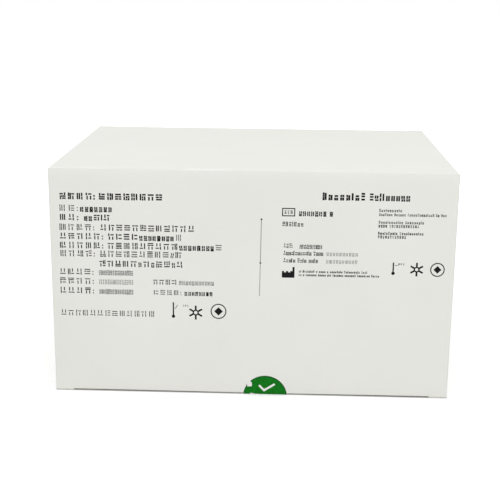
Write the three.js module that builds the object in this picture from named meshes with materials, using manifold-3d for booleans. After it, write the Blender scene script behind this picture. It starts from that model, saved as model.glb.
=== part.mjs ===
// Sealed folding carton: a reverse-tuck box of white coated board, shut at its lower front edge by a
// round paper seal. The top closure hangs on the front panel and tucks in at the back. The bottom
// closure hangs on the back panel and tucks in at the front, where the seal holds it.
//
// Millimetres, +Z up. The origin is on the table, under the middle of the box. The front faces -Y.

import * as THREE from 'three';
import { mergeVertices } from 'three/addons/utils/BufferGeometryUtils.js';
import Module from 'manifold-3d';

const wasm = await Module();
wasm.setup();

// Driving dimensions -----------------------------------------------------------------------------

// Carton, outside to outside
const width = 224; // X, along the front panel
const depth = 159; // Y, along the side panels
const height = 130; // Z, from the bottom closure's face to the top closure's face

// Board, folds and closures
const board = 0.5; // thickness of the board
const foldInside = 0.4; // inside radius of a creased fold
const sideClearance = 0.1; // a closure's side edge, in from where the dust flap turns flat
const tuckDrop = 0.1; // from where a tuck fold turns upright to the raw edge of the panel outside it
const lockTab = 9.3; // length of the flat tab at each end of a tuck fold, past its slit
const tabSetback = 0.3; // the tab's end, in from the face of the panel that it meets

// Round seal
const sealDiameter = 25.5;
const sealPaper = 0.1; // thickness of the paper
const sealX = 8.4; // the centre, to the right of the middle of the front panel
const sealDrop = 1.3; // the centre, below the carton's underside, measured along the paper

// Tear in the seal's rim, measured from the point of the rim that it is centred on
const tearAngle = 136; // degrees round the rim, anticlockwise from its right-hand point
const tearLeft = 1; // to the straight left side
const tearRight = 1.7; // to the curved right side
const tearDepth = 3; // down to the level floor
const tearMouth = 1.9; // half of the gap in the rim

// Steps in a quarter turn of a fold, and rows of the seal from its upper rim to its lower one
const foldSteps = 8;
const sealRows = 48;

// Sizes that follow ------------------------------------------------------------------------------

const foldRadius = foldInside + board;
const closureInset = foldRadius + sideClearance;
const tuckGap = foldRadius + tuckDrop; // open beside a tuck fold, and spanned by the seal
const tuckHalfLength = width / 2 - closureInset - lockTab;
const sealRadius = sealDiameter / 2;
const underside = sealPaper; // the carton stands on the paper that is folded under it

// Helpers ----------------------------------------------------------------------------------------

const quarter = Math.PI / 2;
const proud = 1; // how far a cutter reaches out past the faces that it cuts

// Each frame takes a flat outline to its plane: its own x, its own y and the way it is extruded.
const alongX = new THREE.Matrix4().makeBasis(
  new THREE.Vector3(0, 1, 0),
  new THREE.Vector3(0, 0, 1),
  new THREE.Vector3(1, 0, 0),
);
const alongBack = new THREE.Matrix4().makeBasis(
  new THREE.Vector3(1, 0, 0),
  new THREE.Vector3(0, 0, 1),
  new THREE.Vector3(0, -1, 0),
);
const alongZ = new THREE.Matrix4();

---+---

**What is needed**
Output the full listing exactly as it stands.

**Output for this task**
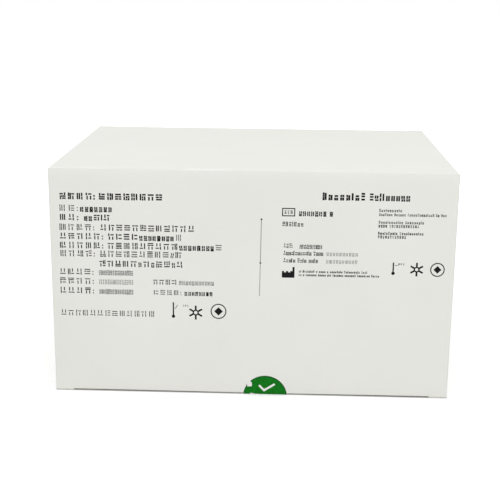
Write the three.js module that builds the object in this picture from named meshes with materials, using manifold-3d for booleans. After it, write the Blender scene script behind this picture. It starts from that model, saved as model.glb.
=== part.mjs ===
// Sealed folding carton: a reverse-tuck box of white coated board, shut at its lower front edge by a
// round paper seal. The top closure hangs on the front panel and tucks in at the back. The bottom
// closure hangs on the back panel and tucks in at the front, where the seal holds it.
//
// Millimetres, +Z up. The origin is on the table, under the middle of the box. The front faces -Y.

import * as THREE from 'three';
import { mergeVertices } from 'three/addons/utils/BufferGeometryUtils.js';
import Module from 'manifold-3d';

const wasm = await Module();
wasm.setup();

// Driving dimensions -----------------------------------------------------------------------------

// Carton, outside to outside
const width = 224; // X, along the front panel
const depth = 159; // Y, along the side panels
const height = 130; // Z, from the bottom closure's face to the top closure's face

// Board, folds and closures
const board = 0.5; // thickness of the board
const foldInside = 0.4; // inside radius of a creased fold
const sideClearance = 0.1; // a closure's side edge, in from where the dust flap turns flat
const tuckDrop = 0.1; // from where a tuck fold turns upright to the raw edge of the panel outside it
const lockTab = 9.3; // length of the flat tab at each end of a tuck fold, past its slit
const tabSetback = 0.3; // the tab's end, in from the face of the panel that it meets

// Round seal
const sealDiameter = 25.5;
const sealPaper = 0.1; // thickness of the paper
const sealX = 8.4; // the centre, to the right of the middle of the front panel
const sealDrop = 1.3; // the centre, below the carton's underside, measured along the paper

// Tear in the seal's rim, measured from the point of the rim that it is centred on
const tearAngle = 136; // degrees round the rim, anticlockwise from its right-hand point
const tearLeft = 1; // to the straight left side
const tearRight = 1.7; // to the curved right side
const tearDepth = 3; // down to the level floor
const tearMouth = 1.9; // half of the gap in the rim

// Steps in a quarter turn of a fold, and rows of the seal from its upper rim to its lower one
const foldSteps = 8;
const sealRows = 48;

// Sizes that follow ------------------------------------------------------------------------------

const foldRadius = foldInside + board;
const closureInset = foldRadius + sideClearance;
const tuckGap = foldRadius + tuckDrop; // open beside a tuck fold, and spanned by the seal
const tuckHalfLength = width / 2 - closureInset - lockTab;
const sealRadius = sealDiameter / 2;
const underside = sealPaper; // the carton stands on the paper that is folded under it

// Helpers ----------------------------------------------------------------------------------------

const quarter = Math.PI / 2;
const proud = 1; // how far a cutter reaches out past the faces that it cuts

// Each frame takes a flat outline to its plane: its own x, its own y and the way it is extruded.
const alongX = new THREE.Matrix4().makeBasis(
  new THREE.Vector3(0, 1, 0),
  new THREE.Vector3(0, 0, 1),
  new THREE.Vector3(1, 0, 0),
);
const alongBack = new THREE.Matrix4().makeBasis(
  new THREE.Vector3(1, 0, 0),
  new THREE.Vector3(0, 0, 1),
  new THREE.Vector3(0, -1, 0),
);
const alongZ = new THREE.Matrix4();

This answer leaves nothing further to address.